• _Given instruction_
How does the data below read from its first line through the line containing "SHOULDER_GAP = 0.42"? Print those lines exactly.

• _Information provided_

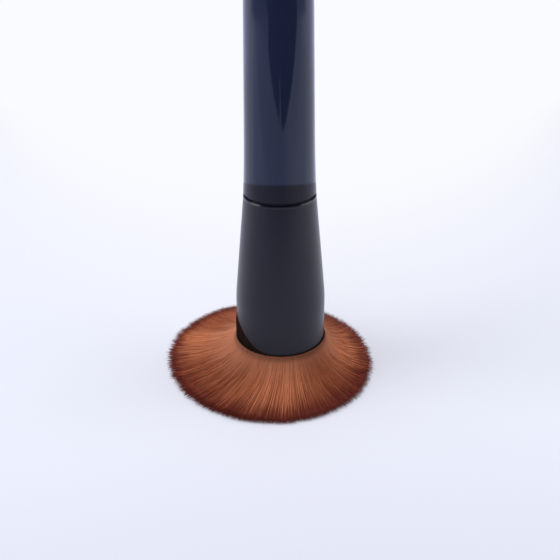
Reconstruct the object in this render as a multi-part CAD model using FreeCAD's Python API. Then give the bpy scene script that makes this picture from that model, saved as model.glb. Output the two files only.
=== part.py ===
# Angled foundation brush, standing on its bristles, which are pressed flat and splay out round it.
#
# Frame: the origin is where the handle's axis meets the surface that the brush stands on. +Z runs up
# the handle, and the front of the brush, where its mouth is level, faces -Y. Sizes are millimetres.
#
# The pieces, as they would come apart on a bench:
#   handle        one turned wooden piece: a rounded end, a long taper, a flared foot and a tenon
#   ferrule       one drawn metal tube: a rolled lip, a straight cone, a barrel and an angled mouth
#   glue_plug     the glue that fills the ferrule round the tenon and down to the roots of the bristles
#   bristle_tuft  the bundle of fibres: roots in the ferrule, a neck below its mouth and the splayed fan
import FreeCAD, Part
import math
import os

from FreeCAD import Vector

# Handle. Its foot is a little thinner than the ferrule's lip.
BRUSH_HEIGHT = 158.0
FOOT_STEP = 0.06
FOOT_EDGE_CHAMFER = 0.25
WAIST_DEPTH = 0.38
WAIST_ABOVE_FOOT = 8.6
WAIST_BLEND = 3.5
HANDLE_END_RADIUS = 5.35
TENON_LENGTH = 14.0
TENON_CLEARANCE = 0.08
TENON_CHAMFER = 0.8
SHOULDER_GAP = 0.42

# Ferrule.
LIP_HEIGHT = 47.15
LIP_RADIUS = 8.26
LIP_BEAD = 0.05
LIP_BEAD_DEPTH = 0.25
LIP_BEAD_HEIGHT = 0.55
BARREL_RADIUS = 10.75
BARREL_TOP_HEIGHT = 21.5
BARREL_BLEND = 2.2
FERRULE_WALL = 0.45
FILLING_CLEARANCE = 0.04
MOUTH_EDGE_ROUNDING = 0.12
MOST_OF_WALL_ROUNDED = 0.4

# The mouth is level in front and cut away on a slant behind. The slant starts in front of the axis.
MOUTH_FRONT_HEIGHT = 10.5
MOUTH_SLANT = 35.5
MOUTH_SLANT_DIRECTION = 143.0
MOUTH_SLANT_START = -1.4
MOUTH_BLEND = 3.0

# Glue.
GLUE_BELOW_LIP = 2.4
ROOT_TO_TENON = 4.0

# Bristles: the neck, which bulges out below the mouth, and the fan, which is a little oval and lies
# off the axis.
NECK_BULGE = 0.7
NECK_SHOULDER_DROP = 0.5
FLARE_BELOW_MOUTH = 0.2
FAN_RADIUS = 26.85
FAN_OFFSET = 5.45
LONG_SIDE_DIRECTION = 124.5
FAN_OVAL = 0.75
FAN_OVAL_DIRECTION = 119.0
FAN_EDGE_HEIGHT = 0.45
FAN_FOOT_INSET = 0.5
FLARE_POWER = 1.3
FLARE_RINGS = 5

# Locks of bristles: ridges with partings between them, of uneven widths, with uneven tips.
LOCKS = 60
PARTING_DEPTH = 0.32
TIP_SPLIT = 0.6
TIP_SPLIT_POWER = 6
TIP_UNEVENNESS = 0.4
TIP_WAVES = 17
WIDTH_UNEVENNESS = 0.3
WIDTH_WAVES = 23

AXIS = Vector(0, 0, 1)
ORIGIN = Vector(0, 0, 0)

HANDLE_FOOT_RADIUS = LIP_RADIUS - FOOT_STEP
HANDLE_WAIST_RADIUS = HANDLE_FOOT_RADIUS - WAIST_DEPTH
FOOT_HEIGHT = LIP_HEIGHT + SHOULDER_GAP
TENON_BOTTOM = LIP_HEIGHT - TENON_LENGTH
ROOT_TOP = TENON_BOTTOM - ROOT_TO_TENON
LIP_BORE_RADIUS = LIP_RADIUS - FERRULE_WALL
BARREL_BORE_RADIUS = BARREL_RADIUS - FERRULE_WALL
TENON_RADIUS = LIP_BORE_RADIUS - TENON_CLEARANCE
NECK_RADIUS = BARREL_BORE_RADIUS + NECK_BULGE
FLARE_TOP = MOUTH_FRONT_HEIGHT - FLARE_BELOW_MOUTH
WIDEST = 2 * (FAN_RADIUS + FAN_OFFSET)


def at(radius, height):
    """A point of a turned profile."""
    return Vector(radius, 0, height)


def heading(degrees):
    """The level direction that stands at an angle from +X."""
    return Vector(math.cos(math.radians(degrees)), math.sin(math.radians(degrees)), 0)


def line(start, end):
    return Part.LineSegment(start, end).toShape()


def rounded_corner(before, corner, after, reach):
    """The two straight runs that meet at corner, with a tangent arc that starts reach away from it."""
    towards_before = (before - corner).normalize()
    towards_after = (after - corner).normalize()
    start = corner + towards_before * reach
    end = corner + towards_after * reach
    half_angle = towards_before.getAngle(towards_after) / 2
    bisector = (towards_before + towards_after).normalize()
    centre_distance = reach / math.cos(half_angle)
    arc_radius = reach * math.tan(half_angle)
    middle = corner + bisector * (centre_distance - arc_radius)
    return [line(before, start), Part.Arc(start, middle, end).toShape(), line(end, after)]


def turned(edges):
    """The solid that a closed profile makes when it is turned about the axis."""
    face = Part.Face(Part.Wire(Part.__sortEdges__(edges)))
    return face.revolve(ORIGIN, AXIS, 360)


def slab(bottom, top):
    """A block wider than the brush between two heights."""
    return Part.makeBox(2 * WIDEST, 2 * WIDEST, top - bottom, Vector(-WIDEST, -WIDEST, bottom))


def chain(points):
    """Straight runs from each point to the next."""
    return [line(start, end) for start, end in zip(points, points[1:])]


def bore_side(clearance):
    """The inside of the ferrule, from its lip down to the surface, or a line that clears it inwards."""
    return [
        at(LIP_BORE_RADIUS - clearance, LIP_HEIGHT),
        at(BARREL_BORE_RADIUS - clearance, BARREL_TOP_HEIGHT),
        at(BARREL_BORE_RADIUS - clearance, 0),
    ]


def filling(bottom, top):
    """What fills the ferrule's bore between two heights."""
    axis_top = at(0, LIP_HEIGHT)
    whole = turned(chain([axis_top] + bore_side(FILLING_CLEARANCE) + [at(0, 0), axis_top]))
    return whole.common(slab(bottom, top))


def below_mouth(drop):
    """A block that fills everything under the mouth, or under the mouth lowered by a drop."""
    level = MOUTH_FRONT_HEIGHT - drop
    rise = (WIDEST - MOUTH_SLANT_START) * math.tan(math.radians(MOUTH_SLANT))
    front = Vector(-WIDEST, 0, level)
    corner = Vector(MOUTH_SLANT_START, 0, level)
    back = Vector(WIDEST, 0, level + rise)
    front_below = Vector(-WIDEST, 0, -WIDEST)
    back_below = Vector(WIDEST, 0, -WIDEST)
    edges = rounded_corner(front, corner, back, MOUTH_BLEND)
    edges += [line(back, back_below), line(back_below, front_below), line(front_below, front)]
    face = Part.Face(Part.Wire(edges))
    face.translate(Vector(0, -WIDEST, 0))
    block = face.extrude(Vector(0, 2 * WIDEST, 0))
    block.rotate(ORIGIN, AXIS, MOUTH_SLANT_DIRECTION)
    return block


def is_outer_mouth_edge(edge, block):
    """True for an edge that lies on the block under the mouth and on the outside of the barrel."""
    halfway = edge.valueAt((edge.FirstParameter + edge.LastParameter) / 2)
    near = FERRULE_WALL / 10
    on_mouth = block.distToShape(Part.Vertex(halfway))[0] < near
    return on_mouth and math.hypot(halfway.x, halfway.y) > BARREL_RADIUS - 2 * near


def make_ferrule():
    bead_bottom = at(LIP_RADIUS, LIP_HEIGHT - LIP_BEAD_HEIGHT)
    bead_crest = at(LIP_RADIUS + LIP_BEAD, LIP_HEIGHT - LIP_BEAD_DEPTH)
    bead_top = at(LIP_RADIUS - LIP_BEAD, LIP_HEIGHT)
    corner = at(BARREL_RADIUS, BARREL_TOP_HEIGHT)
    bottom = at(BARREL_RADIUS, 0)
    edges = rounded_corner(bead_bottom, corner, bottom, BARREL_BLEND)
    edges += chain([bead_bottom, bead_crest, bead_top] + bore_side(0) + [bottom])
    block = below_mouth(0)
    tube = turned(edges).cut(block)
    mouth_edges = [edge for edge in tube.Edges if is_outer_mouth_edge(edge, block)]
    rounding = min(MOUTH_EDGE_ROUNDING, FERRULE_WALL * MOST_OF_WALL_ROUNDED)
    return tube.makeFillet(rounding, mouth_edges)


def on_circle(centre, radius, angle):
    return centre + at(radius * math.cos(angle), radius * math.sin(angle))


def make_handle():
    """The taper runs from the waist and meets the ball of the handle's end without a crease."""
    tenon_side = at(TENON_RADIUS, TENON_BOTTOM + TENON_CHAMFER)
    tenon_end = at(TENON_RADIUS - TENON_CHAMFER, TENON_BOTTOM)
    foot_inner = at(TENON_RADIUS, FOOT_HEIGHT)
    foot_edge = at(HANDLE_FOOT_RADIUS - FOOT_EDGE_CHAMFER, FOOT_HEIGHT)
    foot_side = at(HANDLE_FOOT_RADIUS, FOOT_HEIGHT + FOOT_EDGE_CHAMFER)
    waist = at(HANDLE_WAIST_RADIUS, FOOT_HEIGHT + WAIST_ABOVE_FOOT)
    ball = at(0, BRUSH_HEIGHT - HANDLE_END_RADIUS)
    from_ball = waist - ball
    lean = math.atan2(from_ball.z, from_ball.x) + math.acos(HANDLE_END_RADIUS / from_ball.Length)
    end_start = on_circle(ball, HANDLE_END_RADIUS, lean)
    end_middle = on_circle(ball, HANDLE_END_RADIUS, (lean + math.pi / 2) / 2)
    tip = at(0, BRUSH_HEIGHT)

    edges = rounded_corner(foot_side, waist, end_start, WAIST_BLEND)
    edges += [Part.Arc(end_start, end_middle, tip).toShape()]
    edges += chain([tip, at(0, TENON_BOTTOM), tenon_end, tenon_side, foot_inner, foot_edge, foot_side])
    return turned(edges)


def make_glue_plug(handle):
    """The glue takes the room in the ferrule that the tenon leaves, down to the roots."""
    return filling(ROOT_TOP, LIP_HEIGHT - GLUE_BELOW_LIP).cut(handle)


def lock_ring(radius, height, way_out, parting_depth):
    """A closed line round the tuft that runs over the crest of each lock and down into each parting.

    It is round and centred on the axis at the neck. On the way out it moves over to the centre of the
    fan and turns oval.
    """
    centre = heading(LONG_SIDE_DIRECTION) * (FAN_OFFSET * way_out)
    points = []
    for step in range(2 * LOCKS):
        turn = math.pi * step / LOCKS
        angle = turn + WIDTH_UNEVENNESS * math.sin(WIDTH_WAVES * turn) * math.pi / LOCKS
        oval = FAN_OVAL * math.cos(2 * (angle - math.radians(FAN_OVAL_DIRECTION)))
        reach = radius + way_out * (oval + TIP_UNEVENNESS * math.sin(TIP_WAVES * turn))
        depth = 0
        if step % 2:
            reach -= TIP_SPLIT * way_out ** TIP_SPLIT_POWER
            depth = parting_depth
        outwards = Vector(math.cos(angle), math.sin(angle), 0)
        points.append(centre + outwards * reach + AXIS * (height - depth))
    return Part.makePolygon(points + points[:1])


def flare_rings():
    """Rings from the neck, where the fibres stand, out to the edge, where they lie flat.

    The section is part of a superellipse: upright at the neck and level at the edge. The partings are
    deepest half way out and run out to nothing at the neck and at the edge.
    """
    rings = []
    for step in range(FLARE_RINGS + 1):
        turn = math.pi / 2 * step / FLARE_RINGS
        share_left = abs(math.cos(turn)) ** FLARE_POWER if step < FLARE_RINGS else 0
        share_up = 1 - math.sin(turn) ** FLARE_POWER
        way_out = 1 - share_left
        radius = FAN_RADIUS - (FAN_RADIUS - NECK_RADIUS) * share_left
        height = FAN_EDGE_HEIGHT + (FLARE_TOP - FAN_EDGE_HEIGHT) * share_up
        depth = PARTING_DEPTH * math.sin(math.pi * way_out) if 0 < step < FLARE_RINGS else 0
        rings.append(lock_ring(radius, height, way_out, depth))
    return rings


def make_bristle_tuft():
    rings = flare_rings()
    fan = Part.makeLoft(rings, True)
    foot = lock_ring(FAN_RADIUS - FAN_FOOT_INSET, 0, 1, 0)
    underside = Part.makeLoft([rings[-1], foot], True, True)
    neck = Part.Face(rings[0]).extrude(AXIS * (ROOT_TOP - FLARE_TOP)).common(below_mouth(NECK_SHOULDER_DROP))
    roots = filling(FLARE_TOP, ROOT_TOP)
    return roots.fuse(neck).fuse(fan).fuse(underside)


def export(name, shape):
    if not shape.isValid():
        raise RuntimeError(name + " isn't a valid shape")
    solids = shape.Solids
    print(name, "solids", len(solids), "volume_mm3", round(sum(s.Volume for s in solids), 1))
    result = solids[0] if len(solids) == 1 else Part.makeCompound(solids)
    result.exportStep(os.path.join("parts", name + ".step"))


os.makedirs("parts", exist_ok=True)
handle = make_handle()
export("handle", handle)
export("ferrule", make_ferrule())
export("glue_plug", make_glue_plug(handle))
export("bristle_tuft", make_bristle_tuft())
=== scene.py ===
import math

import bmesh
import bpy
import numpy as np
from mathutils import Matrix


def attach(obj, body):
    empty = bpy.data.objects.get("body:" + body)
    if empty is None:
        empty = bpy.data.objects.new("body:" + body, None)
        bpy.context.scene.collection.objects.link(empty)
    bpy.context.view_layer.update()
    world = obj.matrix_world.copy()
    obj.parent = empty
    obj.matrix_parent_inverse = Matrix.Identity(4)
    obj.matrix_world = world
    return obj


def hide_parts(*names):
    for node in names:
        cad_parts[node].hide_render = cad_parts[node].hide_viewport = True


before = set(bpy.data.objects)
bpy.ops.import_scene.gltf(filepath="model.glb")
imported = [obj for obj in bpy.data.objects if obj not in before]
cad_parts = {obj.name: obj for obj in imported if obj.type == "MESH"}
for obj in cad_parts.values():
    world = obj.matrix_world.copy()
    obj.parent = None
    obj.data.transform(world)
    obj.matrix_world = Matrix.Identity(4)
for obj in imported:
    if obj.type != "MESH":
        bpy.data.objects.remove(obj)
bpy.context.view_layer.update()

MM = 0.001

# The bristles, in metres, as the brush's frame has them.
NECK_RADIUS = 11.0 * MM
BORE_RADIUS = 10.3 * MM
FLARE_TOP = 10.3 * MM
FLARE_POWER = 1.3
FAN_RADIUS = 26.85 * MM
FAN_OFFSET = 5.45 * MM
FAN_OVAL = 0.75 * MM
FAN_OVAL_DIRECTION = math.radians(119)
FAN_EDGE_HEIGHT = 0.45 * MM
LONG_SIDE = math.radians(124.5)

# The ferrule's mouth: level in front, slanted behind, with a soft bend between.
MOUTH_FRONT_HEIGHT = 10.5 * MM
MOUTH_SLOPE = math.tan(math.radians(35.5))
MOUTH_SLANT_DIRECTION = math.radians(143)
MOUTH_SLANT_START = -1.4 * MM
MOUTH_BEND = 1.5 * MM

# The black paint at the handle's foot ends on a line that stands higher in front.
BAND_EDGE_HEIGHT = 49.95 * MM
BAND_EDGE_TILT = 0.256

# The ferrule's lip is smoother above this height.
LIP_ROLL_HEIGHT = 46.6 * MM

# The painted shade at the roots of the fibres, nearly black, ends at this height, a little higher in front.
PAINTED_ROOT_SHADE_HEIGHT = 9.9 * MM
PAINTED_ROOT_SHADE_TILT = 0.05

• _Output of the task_
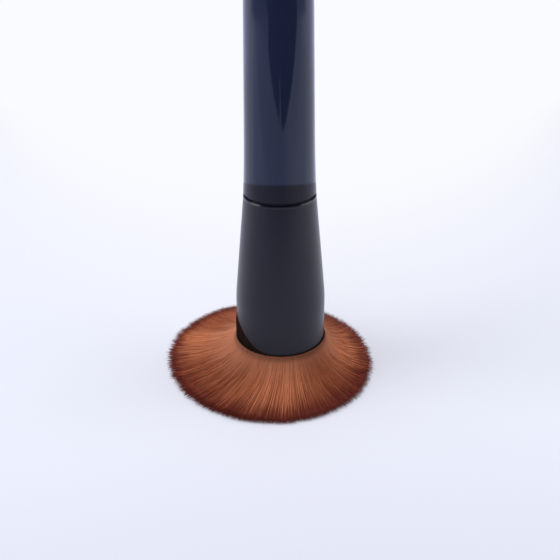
Reconstruct the object in this render as a multi-part CAD model using FreeCAD's Python API. Then give the bpy scene script that makes this picture from that model, saved as model.glb. Output the two files only.
=== part.py ===
# Angled foundation brush, standing on its bristles, which are pressed flat and splay out round it.
#
# Frame: the origin is where the handle's axis meets the surface that the brush stands on. +Z runs up
# the handle, and the front of the brush, where its mouth is level, faces -Y. Sizes are millimetres.
#
# The pieces, as they would come apart on a bench:
#   handle        one turned wooden piece: a rounded end, a long taper, a flared foot and a tenon
#   ferrule       one drawn metal tube: a rolled lip, a straight cone, a barrel and an angled mouth
#   glue_plug     the glue that fills the ferrule round the tenon and down to the roots of the bristles
#   bristle_tuft  the bundle of fibres: roots in the ferrule, a neck below its mouth and the splayed fan
import FreeCAD, Part
import math
import os

from FreeCAD import Vector

# Handle. Its foot is a little thinner than the ferrule's lip.
BRUSH_HEIGHT = 158.0
FOOT_STEP = 0.06
FOOT_EDGE_CHAMFER = 0.25
WAIST_DEPTH = 0.38
WAIST_ABOVE_FOOT = 8.6
WAIST_BLEND = 3.5
HANDLE_END_RADIUS = 5.35
TENON_LENGTH = 14.0
TENON_CLEARANCE = 0.08
TENON_CHAMFER = 0.8
SHOULDER_GAP = 0.42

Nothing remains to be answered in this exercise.